Mazda has already applied its Skyactiv technology, which includes a gas or diesel engine with improved fuel efficiency of 15-20% and weight cut of around 100 kg, in the popular CX-5 SUV and the Mazda6 sedan and hatchback.
It is now also being fully introduced in the Mazda3 going on sale starting in the United States this month. The compact car is the company's most popular model, last year accounting for about 30% of its total vehicle sales.
Under Mazda's new manufacturing system, engines, transmissions and other key components share common structures so they can be used among various vehicles and its flexible assembly line lets it run multiple models down a single line.
As a result of these efforts, profitability is up.

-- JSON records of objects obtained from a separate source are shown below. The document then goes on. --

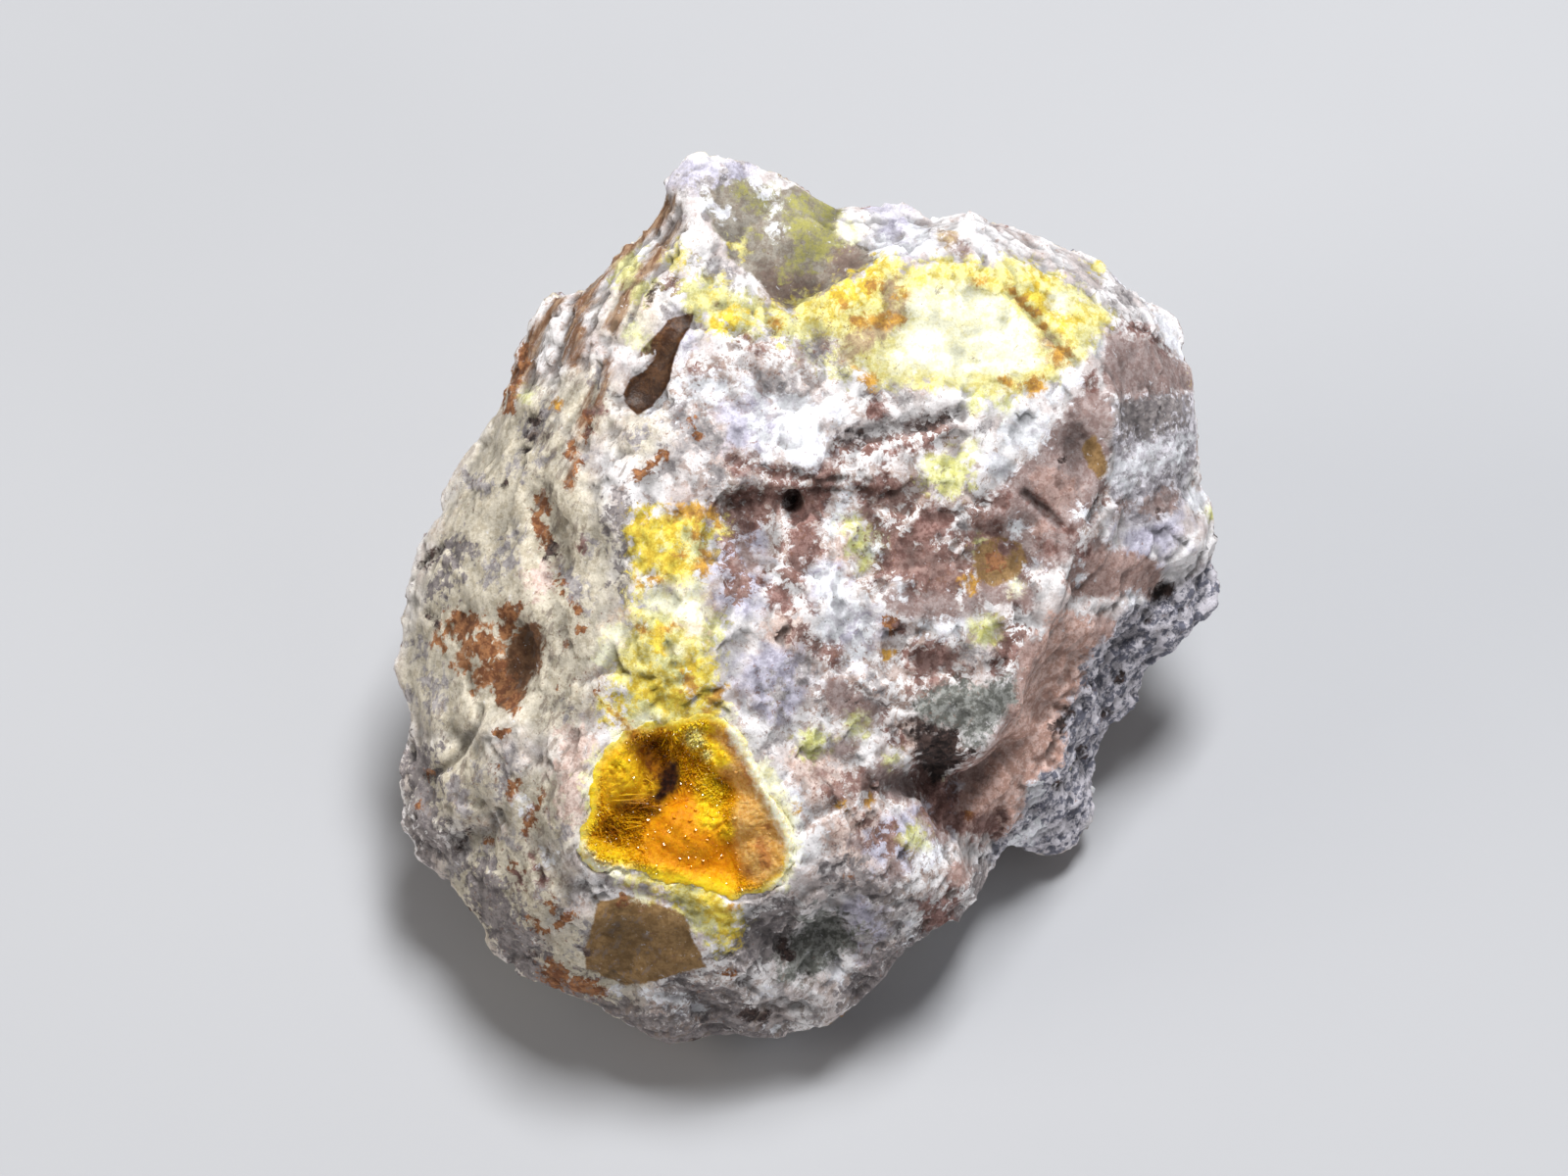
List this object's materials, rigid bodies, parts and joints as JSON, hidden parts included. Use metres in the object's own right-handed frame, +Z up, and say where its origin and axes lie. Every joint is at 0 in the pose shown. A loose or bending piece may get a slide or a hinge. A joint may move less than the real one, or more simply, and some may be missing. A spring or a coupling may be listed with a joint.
{
  "type": "uranophane mineral specimen",
  "caption": "Loose lump of pale, rust-stained breccia with a crystal-lined yellow-orange vug and yellow coatings, resting on a flat broken base.",
  "frame": {"origin": "middle of the object's box seen from above, at the height of its flat base", "axes": "+Z up from the base, -Y the way the show face leans, +X to the right seen from in front"},
  "size_m": [0.058, 0.0535, 0.0406],
  "materials": {
    "breccia": "rough broken altered tuff: chalky white matrix with brown and maroon clasts, grey patches and powdery yellow coatings",
    "uranophane": "glittering translucent orange-yellow druse with fine needles"
  },
  "bodies": {
    "root": {"matrix_rock": "breccia", "vug_crystal_crust": "uranophane"}
  },
  "joints": []
}
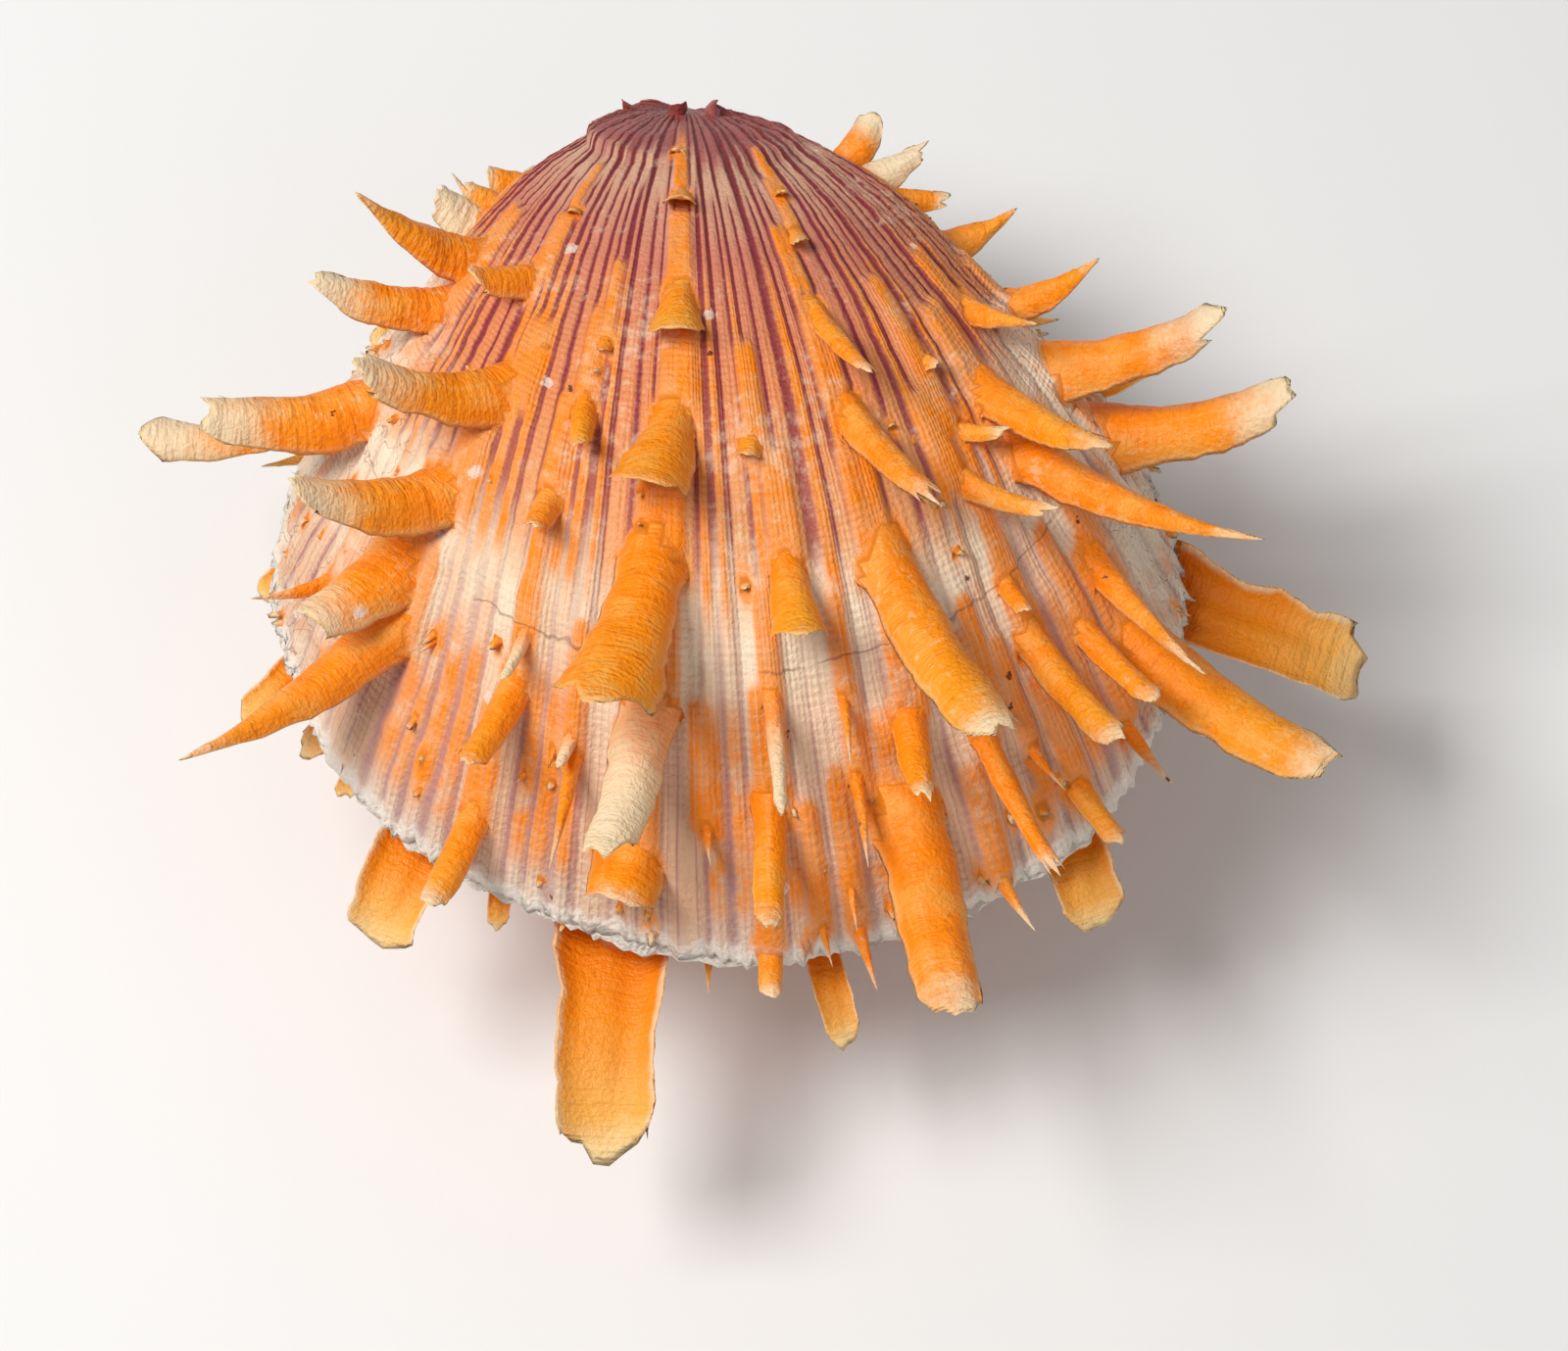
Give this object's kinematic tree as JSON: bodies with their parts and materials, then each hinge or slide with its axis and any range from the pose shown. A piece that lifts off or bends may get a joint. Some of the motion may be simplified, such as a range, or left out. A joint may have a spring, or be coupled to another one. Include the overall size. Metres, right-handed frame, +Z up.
{
  "type": "thorny oyster shell",
  "caption": "Closed two-valved thorny oyster shell with radiating ribs and long gutter-shaped spines, resting on a flat scar.",
  "frame": {"origin": "middle of the flat attachment scar under the lower valve, on the surface that the shell rests on", "axes": "+Z up, square to the plane where the valves meet; +Y to the hinge and the umbo; -Y to the gape; +X to the right seen from the gape"},
  "size_m": [0.1299, 0.1188, 0.0657],
  "materials": {
    "upper_valve_shell": "satin, orange and salmon spines, purple-red umbo, cream bands",
    "lower_valve_shell": "satin, deep orange spines with pale rims"
  },
  "bodies": {
    "root": {"upper_valve": "upper_valve_shell", "lower_valve": "lower_valve_shell"}
  },
  "joints": []
}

In the case of the CX-5 SUV, profit per vehicle rose by about $1,500 from an older, higher grade model the CX-7, Mazda has said.
About a third of the cars Mazda sold last financial year were Skyactiv models and that will rise to half this year.
Mazda expects to post an operating profit of 120 billion yen this financial year, more than double last year's, and a mean of forecasts by 20 analysts is at 171 billion yen.
Yet some analysts are wary of Mazda's mid-term sales goal. "If they try to hit the target of 1.7 million vehicles, it may be forced to increase incentives," said Koji Endo, an auto analyst at Advanced Research Japan.